-- Task requirements --
Repeat exactly, please, the lines that begin at the start of the listing and end at the line holding "return shape".
--------------------------------------------------
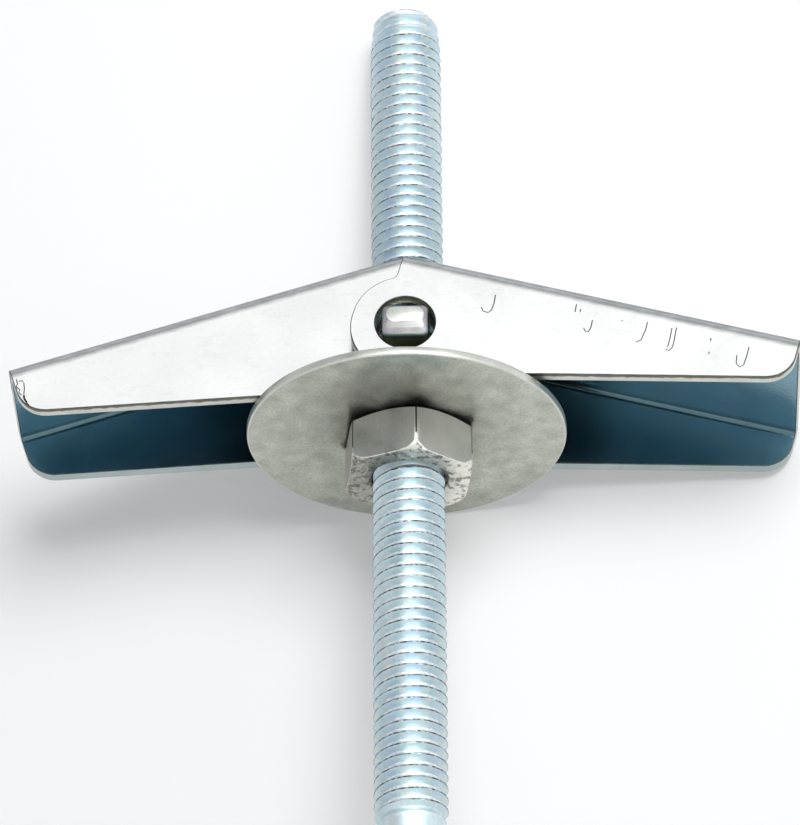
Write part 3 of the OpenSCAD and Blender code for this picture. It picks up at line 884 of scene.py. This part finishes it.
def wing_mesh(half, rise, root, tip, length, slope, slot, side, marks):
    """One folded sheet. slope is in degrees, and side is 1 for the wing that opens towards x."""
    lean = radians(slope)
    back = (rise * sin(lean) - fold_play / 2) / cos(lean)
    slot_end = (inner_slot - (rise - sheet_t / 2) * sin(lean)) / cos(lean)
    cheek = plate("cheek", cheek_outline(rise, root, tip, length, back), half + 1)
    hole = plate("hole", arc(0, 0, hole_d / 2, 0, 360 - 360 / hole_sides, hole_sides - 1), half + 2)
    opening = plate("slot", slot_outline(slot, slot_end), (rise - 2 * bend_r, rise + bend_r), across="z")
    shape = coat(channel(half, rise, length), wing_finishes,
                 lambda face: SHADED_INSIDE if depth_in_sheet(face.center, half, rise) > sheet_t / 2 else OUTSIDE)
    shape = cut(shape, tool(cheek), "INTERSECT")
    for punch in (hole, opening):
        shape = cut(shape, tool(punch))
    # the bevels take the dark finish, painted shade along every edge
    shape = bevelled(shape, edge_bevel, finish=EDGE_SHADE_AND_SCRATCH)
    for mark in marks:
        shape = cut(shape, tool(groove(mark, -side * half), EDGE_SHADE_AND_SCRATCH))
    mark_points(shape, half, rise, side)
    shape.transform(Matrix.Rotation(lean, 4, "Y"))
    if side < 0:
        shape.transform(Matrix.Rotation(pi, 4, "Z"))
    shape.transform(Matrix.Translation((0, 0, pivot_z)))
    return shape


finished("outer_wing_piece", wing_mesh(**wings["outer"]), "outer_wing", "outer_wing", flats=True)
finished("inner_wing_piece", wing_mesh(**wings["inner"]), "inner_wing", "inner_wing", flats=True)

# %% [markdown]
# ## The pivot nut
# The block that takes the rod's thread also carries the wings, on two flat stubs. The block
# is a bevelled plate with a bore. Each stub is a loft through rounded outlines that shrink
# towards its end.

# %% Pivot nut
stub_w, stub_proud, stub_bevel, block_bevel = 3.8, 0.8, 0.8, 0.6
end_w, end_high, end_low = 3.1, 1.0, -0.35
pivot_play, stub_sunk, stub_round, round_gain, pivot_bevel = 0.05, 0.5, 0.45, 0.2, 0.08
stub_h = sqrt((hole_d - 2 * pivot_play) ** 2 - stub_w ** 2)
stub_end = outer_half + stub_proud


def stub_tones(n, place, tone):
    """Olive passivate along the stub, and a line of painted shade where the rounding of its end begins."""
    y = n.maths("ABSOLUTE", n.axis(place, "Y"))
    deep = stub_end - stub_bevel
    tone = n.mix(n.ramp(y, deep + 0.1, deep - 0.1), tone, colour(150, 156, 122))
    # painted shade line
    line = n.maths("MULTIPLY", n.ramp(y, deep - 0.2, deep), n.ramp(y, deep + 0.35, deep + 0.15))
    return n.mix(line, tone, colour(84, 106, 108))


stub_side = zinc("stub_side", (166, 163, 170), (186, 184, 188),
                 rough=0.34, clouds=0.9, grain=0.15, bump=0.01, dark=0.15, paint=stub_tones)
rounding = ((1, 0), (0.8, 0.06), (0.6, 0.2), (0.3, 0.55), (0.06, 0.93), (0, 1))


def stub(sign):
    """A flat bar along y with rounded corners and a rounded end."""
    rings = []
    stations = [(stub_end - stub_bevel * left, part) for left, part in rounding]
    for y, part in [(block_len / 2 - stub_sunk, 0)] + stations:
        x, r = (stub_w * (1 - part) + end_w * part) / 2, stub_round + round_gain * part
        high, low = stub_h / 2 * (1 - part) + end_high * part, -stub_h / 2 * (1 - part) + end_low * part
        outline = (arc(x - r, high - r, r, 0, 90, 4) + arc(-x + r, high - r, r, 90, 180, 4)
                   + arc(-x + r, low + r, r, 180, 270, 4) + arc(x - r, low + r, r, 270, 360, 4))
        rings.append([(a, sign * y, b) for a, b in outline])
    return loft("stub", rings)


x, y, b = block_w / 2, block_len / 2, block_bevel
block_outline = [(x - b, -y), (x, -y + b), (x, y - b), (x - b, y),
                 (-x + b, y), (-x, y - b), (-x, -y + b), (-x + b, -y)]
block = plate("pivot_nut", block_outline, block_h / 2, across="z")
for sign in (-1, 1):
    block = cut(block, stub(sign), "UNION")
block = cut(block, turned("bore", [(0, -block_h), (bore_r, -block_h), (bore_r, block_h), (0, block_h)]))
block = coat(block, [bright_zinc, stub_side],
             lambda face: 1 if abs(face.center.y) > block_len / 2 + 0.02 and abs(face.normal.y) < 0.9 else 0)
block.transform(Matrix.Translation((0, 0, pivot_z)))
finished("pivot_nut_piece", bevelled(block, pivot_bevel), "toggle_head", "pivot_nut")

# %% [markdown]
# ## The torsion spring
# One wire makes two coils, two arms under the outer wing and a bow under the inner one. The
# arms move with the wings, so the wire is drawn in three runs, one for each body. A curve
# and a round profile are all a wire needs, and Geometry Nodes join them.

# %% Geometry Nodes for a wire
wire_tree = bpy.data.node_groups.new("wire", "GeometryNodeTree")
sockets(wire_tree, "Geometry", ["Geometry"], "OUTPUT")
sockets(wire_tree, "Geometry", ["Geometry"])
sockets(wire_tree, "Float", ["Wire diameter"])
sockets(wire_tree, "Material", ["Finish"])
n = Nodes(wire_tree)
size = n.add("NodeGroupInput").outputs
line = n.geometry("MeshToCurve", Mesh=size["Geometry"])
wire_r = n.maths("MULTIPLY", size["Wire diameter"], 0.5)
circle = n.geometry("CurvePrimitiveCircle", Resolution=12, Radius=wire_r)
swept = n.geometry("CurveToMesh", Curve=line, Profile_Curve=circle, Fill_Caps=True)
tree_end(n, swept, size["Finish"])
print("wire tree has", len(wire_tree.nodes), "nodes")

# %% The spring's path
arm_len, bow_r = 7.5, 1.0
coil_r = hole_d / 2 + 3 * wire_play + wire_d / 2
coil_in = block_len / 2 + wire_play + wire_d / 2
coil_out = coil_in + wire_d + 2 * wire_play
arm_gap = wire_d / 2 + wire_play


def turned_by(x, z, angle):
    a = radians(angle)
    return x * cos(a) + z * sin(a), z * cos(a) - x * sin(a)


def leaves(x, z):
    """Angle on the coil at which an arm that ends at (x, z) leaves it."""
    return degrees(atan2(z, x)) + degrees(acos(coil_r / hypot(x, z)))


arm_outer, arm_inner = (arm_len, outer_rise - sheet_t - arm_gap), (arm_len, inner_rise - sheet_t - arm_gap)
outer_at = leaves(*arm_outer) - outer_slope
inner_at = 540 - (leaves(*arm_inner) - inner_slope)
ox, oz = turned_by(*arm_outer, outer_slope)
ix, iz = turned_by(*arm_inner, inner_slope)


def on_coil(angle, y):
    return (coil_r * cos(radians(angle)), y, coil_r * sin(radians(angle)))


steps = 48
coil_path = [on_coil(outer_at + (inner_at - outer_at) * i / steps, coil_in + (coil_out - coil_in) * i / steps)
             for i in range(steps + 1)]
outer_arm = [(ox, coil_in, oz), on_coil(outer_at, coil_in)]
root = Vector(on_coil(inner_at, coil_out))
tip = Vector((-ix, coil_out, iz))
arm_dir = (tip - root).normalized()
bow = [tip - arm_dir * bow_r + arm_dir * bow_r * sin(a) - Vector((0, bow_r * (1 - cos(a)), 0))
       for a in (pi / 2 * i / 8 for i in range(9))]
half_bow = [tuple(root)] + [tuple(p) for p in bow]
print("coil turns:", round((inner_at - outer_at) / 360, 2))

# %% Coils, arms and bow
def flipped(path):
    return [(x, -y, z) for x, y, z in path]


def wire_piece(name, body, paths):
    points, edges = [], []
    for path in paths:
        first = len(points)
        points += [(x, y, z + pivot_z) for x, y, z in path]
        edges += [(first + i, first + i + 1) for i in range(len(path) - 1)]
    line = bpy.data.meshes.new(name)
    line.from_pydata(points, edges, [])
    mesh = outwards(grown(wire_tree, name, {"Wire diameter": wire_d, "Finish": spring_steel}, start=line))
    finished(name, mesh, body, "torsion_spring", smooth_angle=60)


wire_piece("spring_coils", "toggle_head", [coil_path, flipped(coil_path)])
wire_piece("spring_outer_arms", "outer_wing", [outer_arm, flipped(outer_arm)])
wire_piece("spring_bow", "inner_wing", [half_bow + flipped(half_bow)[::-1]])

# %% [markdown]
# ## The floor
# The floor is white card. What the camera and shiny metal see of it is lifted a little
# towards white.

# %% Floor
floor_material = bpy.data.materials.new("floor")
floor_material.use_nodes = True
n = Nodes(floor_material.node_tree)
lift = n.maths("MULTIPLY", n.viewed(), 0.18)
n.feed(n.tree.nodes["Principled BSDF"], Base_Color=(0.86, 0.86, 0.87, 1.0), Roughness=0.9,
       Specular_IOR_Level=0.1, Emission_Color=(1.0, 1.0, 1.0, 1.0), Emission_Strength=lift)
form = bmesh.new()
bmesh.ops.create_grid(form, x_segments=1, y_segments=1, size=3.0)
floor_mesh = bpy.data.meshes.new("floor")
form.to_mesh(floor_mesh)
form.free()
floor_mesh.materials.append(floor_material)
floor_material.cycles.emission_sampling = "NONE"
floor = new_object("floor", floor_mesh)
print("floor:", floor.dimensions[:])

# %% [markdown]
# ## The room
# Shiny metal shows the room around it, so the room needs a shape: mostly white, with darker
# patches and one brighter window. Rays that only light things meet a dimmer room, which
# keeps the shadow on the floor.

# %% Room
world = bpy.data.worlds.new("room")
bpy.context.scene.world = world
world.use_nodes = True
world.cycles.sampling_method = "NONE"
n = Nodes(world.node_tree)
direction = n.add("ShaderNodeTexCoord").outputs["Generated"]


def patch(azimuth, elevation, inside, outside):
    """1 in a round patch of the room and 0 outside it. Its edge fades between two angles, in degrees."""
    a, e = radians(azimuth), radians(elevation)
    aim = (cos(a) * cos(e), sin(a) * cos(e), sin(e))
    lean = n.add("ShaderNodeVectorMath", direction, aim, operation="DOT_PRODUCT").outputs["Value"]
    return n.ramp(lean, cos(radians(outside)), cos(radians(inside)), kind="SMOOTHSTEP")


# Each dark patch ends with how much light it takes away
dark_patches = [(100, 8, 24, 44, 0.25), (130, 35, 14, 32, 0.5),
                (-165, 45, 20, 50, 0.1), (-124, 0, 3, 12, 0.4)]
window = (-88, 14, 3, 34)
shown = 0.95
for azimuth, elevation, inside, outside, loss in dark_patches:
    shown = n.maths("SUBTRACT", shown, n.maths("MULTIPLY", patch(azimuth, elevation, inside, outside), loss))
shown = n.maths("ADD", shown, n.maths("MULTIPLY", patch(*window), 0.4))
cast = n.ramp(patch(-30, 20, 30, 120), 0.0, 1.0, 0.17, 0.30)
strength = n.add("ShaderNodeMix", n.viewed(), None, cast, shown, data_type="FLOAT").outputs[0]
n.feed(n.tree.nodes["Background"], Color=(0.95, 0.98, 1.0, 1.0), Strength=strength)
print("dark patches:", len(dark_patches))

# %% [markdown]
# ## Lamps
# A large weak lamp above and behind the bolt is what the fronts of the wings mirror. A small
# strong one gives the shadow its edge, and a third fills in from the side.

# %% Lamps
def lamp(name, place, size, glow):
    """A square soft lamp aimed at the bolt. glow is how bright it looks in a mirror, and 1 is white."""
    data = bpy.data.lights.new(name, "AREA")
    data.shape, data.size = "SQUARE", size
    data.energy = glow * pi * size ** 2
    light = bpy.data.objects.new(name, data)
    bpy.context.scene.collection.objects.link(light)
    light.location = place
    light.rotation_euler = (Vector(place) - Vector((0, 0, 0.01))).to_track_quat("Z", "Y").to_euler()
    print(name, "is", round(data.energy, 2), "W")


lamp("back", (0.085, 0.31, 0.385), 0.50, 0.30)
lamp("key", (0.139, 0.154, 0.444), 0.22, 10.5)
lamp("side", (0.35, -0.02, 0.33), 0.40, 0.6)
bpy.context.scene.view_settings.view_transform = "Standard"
--------------------------------------------------
-- Final result --
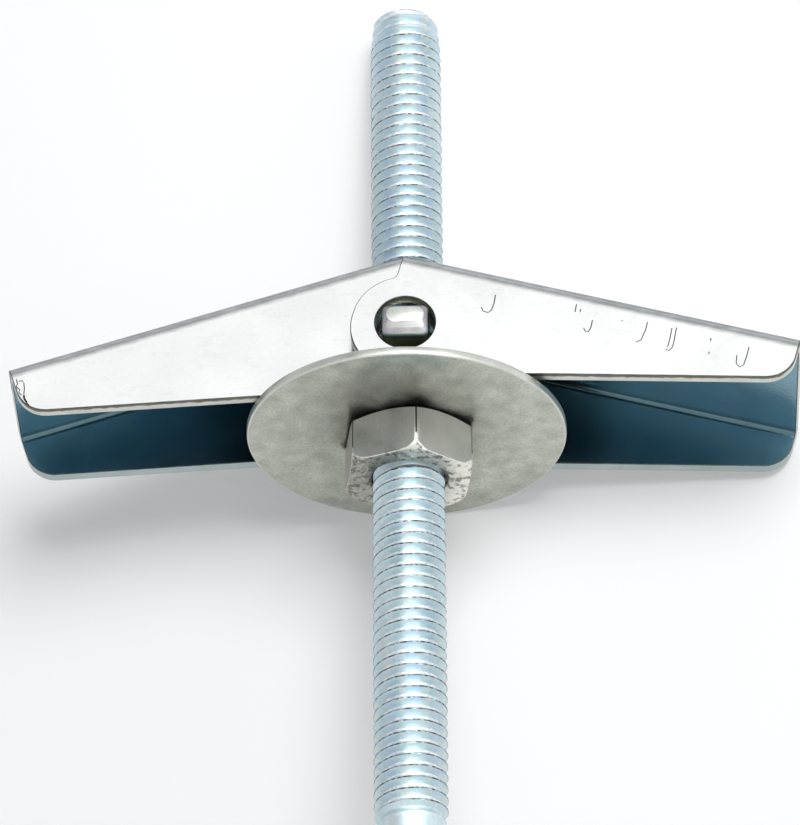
Write part 3 of the OpenSCAD and Blender code for this picture. It picks up at line 884 of scene.py. This part finishes it.
def wing_mesh(half, rise, root, tip, length, slope, slot, side, marks):
    """One folded sheet. slope is in degrees, and side is 1 for the wing that opens towards x."""
    lean = radians(slope)
    back = (rise * sin(lean) - fold_play / 2) / cos(lean)
    slot_end = (inner_slot - (rise - sheet_t / 2) * sin(lean)) / cos(lean)
    cheek = plate("cheek", cheek_outline(rise, root, tip, length, back), half + 1)
    hole = plate("hole", arc(0, 0, hole_d / 2, 0, 360 - 360 / hole_sides, hole_sides - 1), half + 2)
    opening = plate("slot", slot_outline(slot, slot_end), (rise - 2 * bend_r, rise + bend_r), across="z")
    shape = coat(channel(half, rise, length), wing_finishes,
                 lambda face: SHADED_INSIDE if depth_in_sheet(face.center, half, rise) > sheet_t / 2 else OUTSIDE)
    shape = cut(shape, tool(cheek), "INTERSECT")
    for punch in (hole, opening):
        shape = cut(shape, tool(punch))
    # the bevels take the dark finish, painted shade along every edge
    shape = bevelled(shape, edge_bevel, finish=EDGE_SHADE_AND_SCRATCH)
    for mark in marks:
        shape = cut(shape, tool(groove(mark, -side * half), EDGE_SHADE_AND_SCRATCH))
    mark_points(shape, half, rise, side)
    shape.transform(Matrix.Rotation(lean, 4, "Y"))
    if side < 0:
        shape.transform(Matrix.Rotation(pi, 4, "Z"))
    shape.transform(Matrix.Translation((0, 0, pivot_z)))
    return shape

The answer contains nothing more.